The Apple Mystique Decoded : Finally, Brian Solis chooses to dedicate a whole chapter (quite deservedly) to how Apple sweats the small stuff when it comes to designing experiences for its customers. Its efforts to include package design into the experience continuum was quite inspiring. So is Apple’s rigor in ensuring it fills key customer facing jobs with the skills and attitudinal requirements that fit their core design of  that customer experience, all the way to their posted job role descriptions.

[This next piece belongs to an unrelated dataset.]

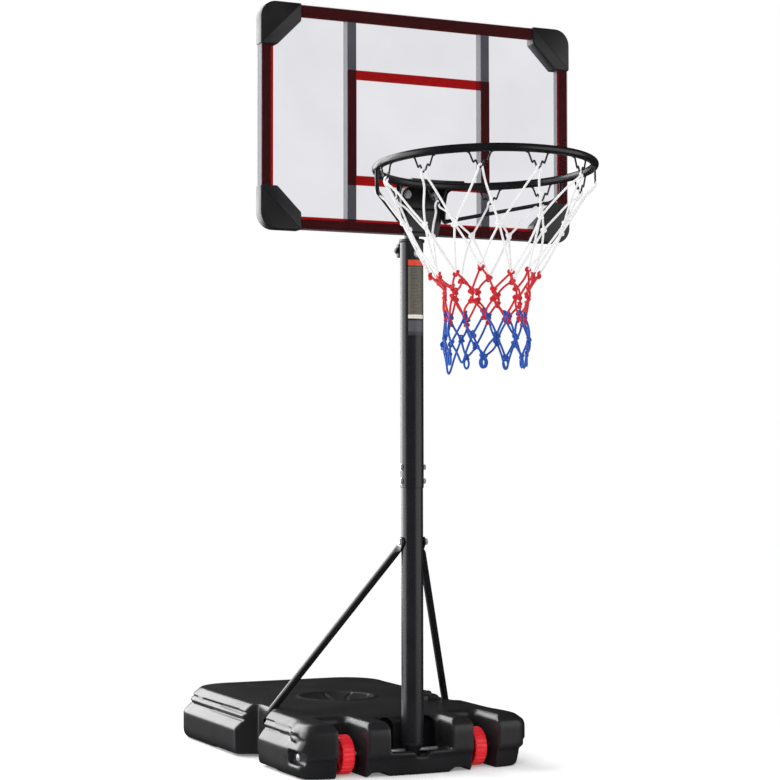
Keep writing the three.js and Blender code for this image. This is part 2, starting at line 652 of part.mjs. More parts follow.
// A square tube along X or Z with open ends, trimmed to the board's rounded corners.
function squareTube(name, x0, z0, x1, z1) {
  const level = x1 - x0 > z1 - z0;
  const overX = level ? PROUD : -RAIL_WALL;
  const overZ = level ? -RAIL_WALL : PROUD;
  const outside = block([x0, RAIL_FRONT, z0], [x1, RAIL_BACK, z1]);
  const low = [x0 - overX, RAIL_FRONT + RAIL_WALL, z0 - overZ];
  const high = [x1 + overX, RAIL_BACK - RAIL_WALL, z1 + overZ];
  const inside = block(low, high);
  const corners = plate(boardOutline(), RAIL_FRONT - PROUD, RAIL_BACK + PROUD);
  corners.translate(0, 0, BOARD_MIDDLE);
  piece(name, geometryOf(solid(outside).subtract(solid(inside)).intersect(solid(corners))), BLACK_STEEL);
}

function boardFrame() {
  const half = BOARD_HALF_WIDTH;
  squareTube('rail_bottom', -half, BOARD_BOTTOM, half, BOARD_BOTTOM + RAIL_WIDTH);
  squareTube('rail_top', -half, BOARD_TOP - RAIL_WIDTH, half, BOARD_TOP);
  const low = BOARD_BOTTOM + RAIL_WIDTH + GAP;
  const high = BOARD_TOP - RAIL_WIDTH - GAP;
  squareTube('rail_left', -half, low, RAIL_WIDTH - half, high);
  squareTube('rail_right', half - RAIL_WIDTH, low, half, high);
  squareTube('bar_left', -BAR_X - RAIL_WIDTH / 2, low, RAIL_WIDTH / 2 - BAR_X, high);
  squareTube('bar_right', BAR_X - RAIL_WIDTH / 2, low, BAR_X + RAIL_WIDTH / 2, high);
}

// A corner cover: a moulded cap with a rounded outer corner and a slanted inner edge, hollow for the frame.
function cornerCover(name, sideX, sideZ) {
  const right = BOARD_HALF_WIDTH + COVER_WALL;
  const top = BOARD_HEIGHT / 2 + COVER_WALL;
  const radius = BOARD_CORNER + COVER_WALL;
  const shallow = 36;
  const shape = new THREE.Shape();
  shape.moveTo(right - COVER_ARM, top);
  shape.lineTo(right - COVER_ARM, top - shallow);
  shape.lineTo(right - shallow, top - COVER_ARM);
  shape.lineTo(right, top - COVER_ARM);
  shape.absarc(right - radius, top - radius, radius, 0, Math.PI / 2, false);
  shape.closePath();
  const outside = plate(shape, BOARD_FRONT - GAP - 2, RAIL_BACK + GAP + 2, 8);
  const cover = cut(outside, plate(boardOutline(GAP), BOARD_FRONT - GAP, RAIL_BACK + GAP, 8));
  cover.scale(sideX, 1, sideZ);
  if (sideX * sideZ < 0) {
    cover.index.array.reverse();
  }
  cover.translate(0, 0, BOARD_MIDDLE);
  cover.computeVertexNormals();
  piece(name, cover, BLACK_PLASTIC);
}

// ---- the rim: bracket, bolts, ring with its welded net hooks, and two brace rods ----

// A point near the ring, by angle about its middle, distance from its middle and height over its plane.
function ringPoint(angle, radius, height) {
  const x = radius * Math.cos(angle);
  const y = radius * Math.sin(angle);
  const along = y * Math.cos(TILT) + height * Math.sin(TILT);
  const up = height * Math.cos(TILT) - y * Math.sin(TILT);
  return new THREE.Vector3(x, RIM_Y + along, RIM_Z + up);
}

// A round wire or rod bent through the given points.
function wire(points, radius, sides, steps) {
  const circle = new THREE.Shape();
  circle.absarc(0, 0, radius, 0, 2 * Math.PI, false);
  const extrudePath = new THREE.CatmullRomCurve3(points, false, 'centripetal');
  return new THREE.ExtrudeGeometry(circle, { steps, extrudePath, curveSegments: sides, bevelEnabled: false });
}

// One net hook: a wire bent like a W, both legs welded under the ring.
function netHook(angle) {
  const bend = [[-22, -5], [-14, -27], [-8, -25], [0, -38], [8, -25], [14, -27], [22, -5]];
  const points = bend.map(([across, height]) => {
    const swing = Math.atan2(across, RIM_RADIUS);
    return ringPoint(angle + swing, RIM_RADIUS / Math.cos(swing), height);
  });
  return wire(points, HOOK_WIRE, 2, 11);
}

function rimRing() {
  const ring = new THREE.TorusGeometry(RIM_RADIUS, RIM_TUBE, 8, 48);
  ring.rotateX(-TILT);
  ring.translate(0, RIM_Y, RIM_Z);
  const hooks = Array.from({ length: HOOKS }, (_, place) => netHook((2 * Math.PI * place) / HOOKS));
  piece('rim_ring', join(ring, ...hooks), BLACK_STEEL);
}

function ringCutter() {
  const clear = new THREE.TorusGeometry(RIM_RADIUS, RIM_TUBE + GAP, 8, 48);
  clear.rotateX(-TILT);
  clear.translate(0, RIM_Y, RIM_Z);
  return clear;
}

function rimBracket() {
  const front = BOARD_FRONT - GAP;
  const sheet = front - BRACKET_SHEET;
  const face = outline([
    [-38, BRACKET_BOTTOM], [38, BRACKET_BOTTOM], [46, BRACKET_WAIST],
    [BRACKET_HALF_TOP, BRACKET_TOP], [-BRACKET_HALF_TOP, BRACKET_TOP], [-46, BRACKET_WAIST],
  ]);
  const back = plate(face, sheet, front);
  const reach = RIM_Y + RIM_RADIUS;
  const shelfLow = [-BRACKET_HALF_TOP, reach, BRACKET_TOP - BRACKET_SHEET];
  const shelf = block(shelfLow, [BRACKET_HALF_TOP, sheet + 1, BRACKET_TOP]);
  const gusset = (side) => {
    const profile = outline([
      [sheet + 1, BRACKET_WAIST], [sheet - 9, BRACKET_WAIST],
      [reach, BRACKET_TOP - 9], [reach, BRACKET_TOP], [sheet + 1, BRACKET_TOP],
    ]);
    const geometry = new THREE.ExtrudeGeometry(profile, { depth: BRACKET_SHEET, bevelEnabled: false });
    const inX = new THREE.Vector3(1, 0, 0);
    const inY = new THREE.Vector3(0, 1, 0);
    const inZ = new THREE.Vector3(0, 0, 1);
    geometry.applyMatrix4(new THREE.Matrix4().makeBasis(inY, inZ, inX));
    geometry.translate(side * 50 - BRACKET_SHEET / 2, 0, 0);
    return geometry;
  };
  const bores = [-1, 1].map((side) => (
    alongY(sheet - PROUD, front + PROUD, side * RIM_BOLT_X, RIM_BOLT_Z, LARGE_BORE, SHANK_SIDES)
  ));
  const pressed = join(back, shelf, gusset(-1), gusset(1));
  piece('rim_bracket', cut(pressed, ringCutter(), ...bores), BLACK_STEEL);

  const plateBack = PANEL_BACK + GAP + FLANGE_SHEET + GAP;
  ['left', 'right'].forEach((name, place) => {
    const x = RIM_BOLT_X * (2 * place - 1);
    const head = alongY(sheet - GAP - 5, sheet - GAP, x, RIM_BOLT_Z, 7.5, 6);
    const shank = alongY(sheet - GAP - 1, plateBack + 8, x, RIM_BOLT_Z, LARGE_SHANK, SHANK_SIDES);
    piece(`rim_bolt_${name}`, join(head, shank), ZINC);
    const nut = alongY(plateBack, plateBack + 6, x, RIM_BOLT_Z, 7.5, 6);
    const thread = alongY(plateBack - PROUD, plateBack + 12, x, RIM_BOLT_Z, LARGE_SHANK + GAP, SHANK_SIDES);
    piece(`rim_nut_${name}`, cut(nut, thread), ZINC);
  });
}

// A brace rod from the foot of the bracket, bent up to the underside of the ring.
function brace(side) {
  const angle = THREE.MathUtils.degToRad(17);
  const mirror = (point) => new THREE.Vector3(side * point.x, point.y, point.z);
  const points = [
    new THREE.Vector3(side * 56.5, BOARD_FRONT - 9, 1146),
    mirror(ringPoint(angle + 0.1, RIM_RADIUS - 2, -42)),
    mirror(ringPoint(angle, RIM_RADIUS, -32)),
    mirror(ringPoint(angle, RIM_RADIUS, -4)),
  ];
  const rod = cut(wire(points, BRACE_RADIUS, 4, 12), ringCutter());
  piece(side < 0 ? 'brace_left' : 'brace_right', rod, BLACK_STEEL);
}

// The net's body: a thin funnel, open above and below, narrowed at the waist.
function net() {
  const shell = 0.8;
  const reach = [
    [200, -38], [150, -105], [98, -205], [82, -260], [76, -300], [82, -350], [88, -NET_DROP],
  ];
  const outside = reach.map(([radius, drop]) => [radius + shell, RIM_Z + drop]).reverse();
  const inside = reach.map(([radius, drop]) => [radius - shell, RIM_Z + drop]);
  const geometry = turned([...outside, ...inside], 18);
  geometry.translate(0, RIM_Y, 0);
  piece('net', geometry, NET_CORD);
}

baseTank();
filler();
axle();
pole();
poleBolts();
strut(-1);
strut(1);
poleHead();
carriage();
panelAndPrint();
boardFrame();
cornerCover('corner_cover_top_left', -1, 1);
cornerCover('corner_cover_top_right', 1, 1);
cornerCover('corner_cover_bottom_left', -1, -1);
cornerCover('corner_cover_bottom_right', 1, -1);
rimBracket();
rimRing();
brace(-1);
brace(1);
net();

export default hoop;
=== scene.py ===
"""A portable basketball hoop: a blow-moulded base on two wheels, a braced steel pole, a sliding top tube,
a clear backboard in a tube frame, a ring and a net. Metres, +Z up, the rim faces -Y."""

import math
import random

import bmesh
import bpy
import numpy as np
from mathutils import Matrix, Vector


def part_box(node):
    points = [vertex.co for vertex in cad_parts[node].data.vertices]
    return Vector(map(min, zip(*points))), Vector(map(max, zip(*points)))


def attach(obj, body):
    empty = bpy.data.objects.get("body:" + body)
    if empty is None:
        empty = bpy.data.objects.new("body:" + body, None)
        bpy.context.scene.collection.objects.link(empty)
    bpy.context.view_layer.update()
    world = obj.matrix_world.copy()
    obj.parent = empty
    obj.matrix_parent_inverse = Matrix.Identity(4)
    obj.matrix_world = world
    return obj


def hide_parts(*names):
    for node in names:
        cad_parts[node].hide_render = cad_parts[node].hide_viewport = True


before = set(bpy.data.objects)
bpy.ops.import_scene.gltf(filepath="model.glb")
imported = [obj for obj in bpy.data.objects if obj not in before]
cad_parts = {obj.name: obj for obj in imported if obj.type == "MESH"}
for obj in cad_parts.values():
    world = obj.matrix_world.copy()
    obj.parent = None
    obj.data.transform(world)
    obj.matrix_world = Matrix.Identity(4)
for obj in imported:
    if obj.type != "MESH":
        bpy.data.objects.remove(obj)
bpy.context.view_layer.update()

# ---------------------------------------------------------------------------------------------------------
# The pole's axis. Every shape below is drawn in millimetres about this upright line, with Z = 0 on the
# floor, and then put into the frame by one function.
pole_low, pole_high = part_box("pole_lower")
pole_y = (pole_low.y + pole_high.y) / 2


def in_frame(point):
    """A point in millimetres about the pole's axis, in metres in the frame."""
    return Vector((point[0] * 0.001, point[1] * 0.001 + pole_y, point[2] * 0.001))


# ---------------------------------------------------------------------------------------------------------
# Camera: low and to the left of the rim side, a long way off with a long lens, looking a little upwards.
# The sensor is 36 mm wide and the image is square.
heading, lift, tilt = math.radians(24.76), math.radians(2.15), math.radians(-0.083)
forward = Vector((math.sin(heading) * math.cos(lift), math.cos(heading) * math.cos(lift), math.sin(lift)))
level_right = Vector((math.cos(heading), -math.sin(heading), 0))
level_up = level_right.cross(forward)
camera_right = level_right * math.cos(tilt) + level_up * math.sin(tilt)
camera_up = camera_right.cross(forward)
camera_data = bpy.data.cameras.new("camera")
camera_data.sensor_width = 36
camera_data.lens = 92.4508
camera_data.clip_end = 60
camera = bpy.data.objects.new("camera", camera_data)
camera.matrix_world = Matrix.Translation(in_frame((-1798.15, -3789.17, 637.25))) @ Matrix(
    (camera_right, camera_up, -forward)).transposed().to_4x4()
bpy.context.scene.collection.objects.link(camera)
bpy.context.scene.camera = camera

# ---------------------------------------------------------------------------------------------------------
# Studio: a pale floor that fades into a white surround, a soft panel behind on the camera's left with a
# weaker one beside it, a weak one on the right, and a broad fill from the front that gives no reflections.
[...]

“To fully grasp how seriously Apple executives sweat the small stuff, consider this. For months, a packaging designer was holed up in a room performing the most mundane of tasks – opening iPod boxes. One after another, the designer created and tested an endless series of arrows, colors and tapes for  a tiny tab designed to show the consumer where to pull back the invisible, full-bleed sticker adhered to the top of the clear iPod box. Getting it just right was this particular designer’s obsession.”

 

THE CONCLUSION

To the average customer of a customer-centric company and brand, the customer journey map is not quite so apparent. It is delivered in such an intuitive and unobstrusive manner that the customer does not realize how deep the company went to understand them as individuals, as humans.   And therein lies the genius of successful brand, user and customer experience design.